The key thing to always remember is that 1080i25 isn't 25 pictures per second. It's 50 - the same number of pictures per second as 1080p50. This is why 1080i25 and 1080p50 have the same fluid motion. The difference is that 1080p50 native has full vertical resolution irrespective of content (as it sends 50 1080 line pictures each second), whereas 1080i25 has reduced vertical motion on moving content, with only static content having the higher vertical resolution (as it sends 50 540 line pictures each second, but the two pairs of 540 line pictures that make up a frame are offset vertically with respect to each other). Motion blur on moving content is entirely normal - so people don't perceive it as a major quality issue. LOTS of people think 1080i25 has the same motion as 1080p25 because it has the same frame rate - ignoring what interlace is and how it works .

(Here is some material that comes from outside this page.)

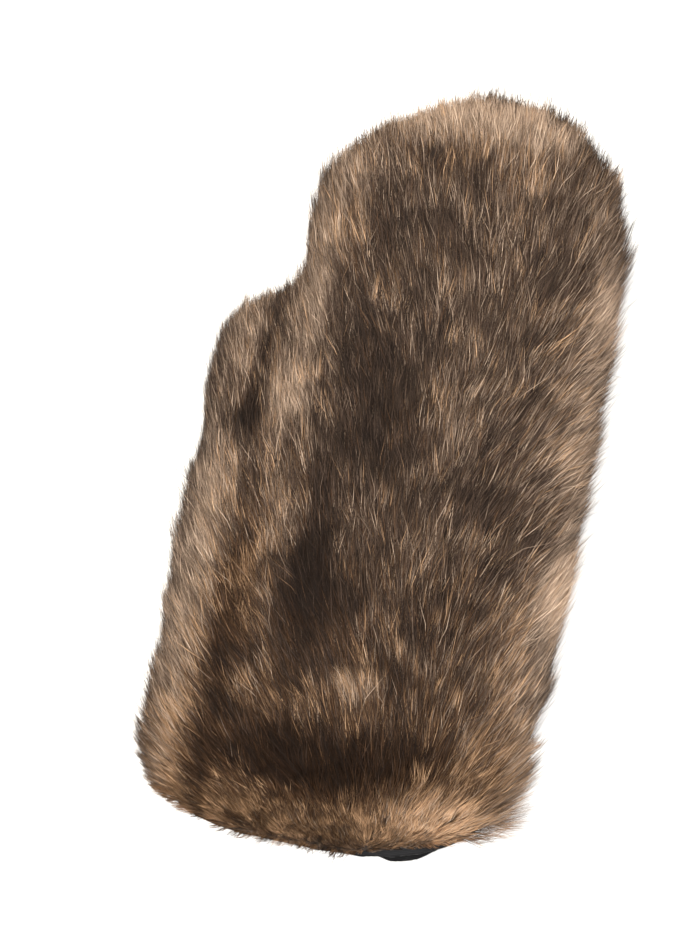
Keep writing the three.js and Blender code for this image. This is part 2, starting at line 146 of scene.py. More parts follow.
# Markings of the coat: across in mm from the middle and along in mm from the hem's line, their half widths,
# and how much lighter (tan) or darker the hair is there. The dark ones in the fold between the thumb and the
# hand are painted shade.
marksAndFoldShade = (
    # the finger end
    (18, 276, 44, 18, 0.51), (28, 250, 9, 12, 0.12), (-28, 249, 12, 14, 0.22), (-12, 264, 14, 10, 0.14),
    (64, 247, 10, 24, 0.24), (12, 236, 26, 14, 0.05), (48, 248, 9, 12, 0.14), (47, 268, 10, 8, 0.12),
    # the dark tips along the outline of the finger end
    (20, 284, 26, 5.5, -0.70), (46, 279, 12, 6, -0.60), (60, 268, 9, 7, -0.55), (72, 253, 6, 13, -0.50),
    # the tan streak beside the thumb, and the thumb itself, with painted shade in the fold beside the thumb
    # and at its base
    (-36, 215, 8, 36, 0.27), (-27, 222, 8, 14, 0.14), (-37, 182, 9, 24, 0.18), (-39, 158, 9, 15, 0.36),
    (-57, 184, 8, 18, 0.26), (-48.5, 180, 2.6, 18, -0.20), (-51.5, 150, 6.5, 8, -0.42),
    (-48, 128, 9, 16, 0.06),
    # the left edge
    (-60, 80, 10.5, 70, 0.36), (-57, 118, 10, 22, 0.05), (-60, 14, 11, 16, 0.18), (-76, 40, 6, 26, -0.20),
    (-45, 62, 6.5, 34, -0.18), (-46, 24, 6, 16, -0.14), (-35, 57, 6, 7, 0.10), (-36, 112, 9, 30, 0.15),
    # the middle
    (-20, 96, 9, 28, -0.36), (-6, 84, 9, 16, -0.20), (-8, 162, 10, 22, -0.24), (4, 149, 9, 14, -0.22),
    (-19, 133, 9, 14, -0.14), (-15, 182, 8, 16, -0.14), (-14, 212, 7, 18, -0.08), (2, 228, 12, 12, -0.08),
    (-5, 117, 6, 6, 0.10), (20, 115, 12, 5, 0.14), (25, 158, 6, 13, 0.10), (18, 205, 12, 7, 0.06),
    (26, 92, 11, 10, -0.15), (2, 64, 12, 5, 0.42), (28, 74, 9, 6, 0.14), (-22, 60, 7, 8, -0.08),
    # the right edge
    (68, 192, 12, 28, 0.32), (69, 213, 9, 15, 0.24), (46, 185, 8, 6, 0.16), (70, 150, 12, 26, 0.28),
    (72, 108, 11, 18, 0.58), (58, 104, 7, 28, 0.10), (54, 158, 7, 26, 0.11), (68, 66, 13, 38, 0.28),
    (50, 66, 11, 36, 0.15),
    # the dark band over the hem, and the hem
    (-18, 37, 17, 10, -0.40), (12, 38, 18, 9, -0.38), (-6, 28, 24, 7, -0.22), (-38, 38, 8, 11, -0.16),
    (30, 46, 10, 6, -0.22), (0, 4, 60, 15, 0.33), (-45, 5, 14, 9, 0.10), (38, 22, 19, 11, 0.52),
    (54, 18, 13, 12, 0.30), (74, 22, 12, 18, 0.34),
)
plainTone = 0.335
markEdge = 1.5  # above 1 a marking is flatter in its middle and ends sooner

# Some of the hair is redder: its share from the hem to the finger end, and where it is more or less.
warmAlong = ((0, 0.95), (25, 0.8), (60, 0.5), (110, 0.2), (150, 0.06))
warmPlaces = (
    (-44, 92, 8, 32, 0.5), (-66, 70, 9, 80, -0.5), (71, 60, 9, 80, -0.4), (15, 255, 42, 9, 0.3),
    (15, 280, 60, 12, -0.2), (-27, 222, 7, 16, 0.25), (56, 190, 8, 26, 0.15),
)

# How the hair is brushed: degrees from straight ahead, to the right positive, at these places in mm.
combAcross = (-60, -40, -20, 0, 20, 40, 60)
combAlong = (0, 20, 60, 100, 140, 180, 220, 260)
combDegrees = (
    (-62, -50, -34, -22, -10, 10, 40),
    (-50, -44, -34, -24, -10, 12, 32),
    (-26, -32, -35, -32, -14, 8, 20),
    (-26, -18, -17, -15, -2, 20, 24),
    (-18, -12, -15, -14, -3, 26, 42),
    (-12, -20, -22, -19, -6, 15, 38),
    (-28, -16, -17, -17, -13, -3, 12),
    (-38, -30, -20, -14, -8, 5, 20),
)


def withMarks(points, plain, marks):
    across, along = points[:, 0] / mm, (points[:, 1] - hemLine) / mm
    value = np.full(len(points), 0.0) + plain
    for x, y, wide, long, change in marks:
        value += change * np.exp(-(((across - x) / wide) ** 2 + ((along - y) / long) ** 2) ** markEdge)
    return value


def brushedAt(points):
    # the brushed direction at each point, between the table's places
    table = np.radians(np.array(combDegrees, float))
    column = np.interp(points[:, 0] / mm, combAcross, range(len(combAcross)))
    row = np.interp((points[:, 1] - hemLine) / mm, combAlong, range(len(combAlong)))
    i, j = row.astype(int).clip(0, len(combAlong) - 2), column.astype(int).clip(0, len(combAcross) - 2)
    u, v = row - i, column - j
    return ((1 - u) * ((1 - v) * table[i, j] + v * table[i, j + 1])
            + u * ((1 - v) * table[i + 1, j] + v * table[i + 1, j + 1]))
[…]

Last edited by noggin on 24 June 2019 4:24pm
Spencer, harshy and UKnews gave kudos
DV
DVB Cornwall
Comparing the same match on Prime Video and on the OTT Tennis TV service feed from Eastbourne, yes the AZPV feed has improved. but still for fluid movement the OTT service wins significantly, (Both on Apple TV 4K). Can someone confirm the transmission parameters on the AZPV Eastbourne coverage are identical to those used yesterday from Queens?
NG
noggin Founding member
Eastbourne is obviously 1080p25 on my Apple TV 4K (and reported as such by the Developer HUD) and is also 1080p25 on my nVidia Shield TV. Neither device is running at the 1080p50 I was seeing for Queens on my Apple TV 4K.

My guess is it depends how the Amazon streams are originated, and by whom.
DV
DVB Cornwall
The long discussed BTTV link up with AppleTV for EE customers has arrived.



DV
DVB Cornwall
The Official Wimbledon app that's been available for the past few years with selected highlights and other items has been discontinued for this year.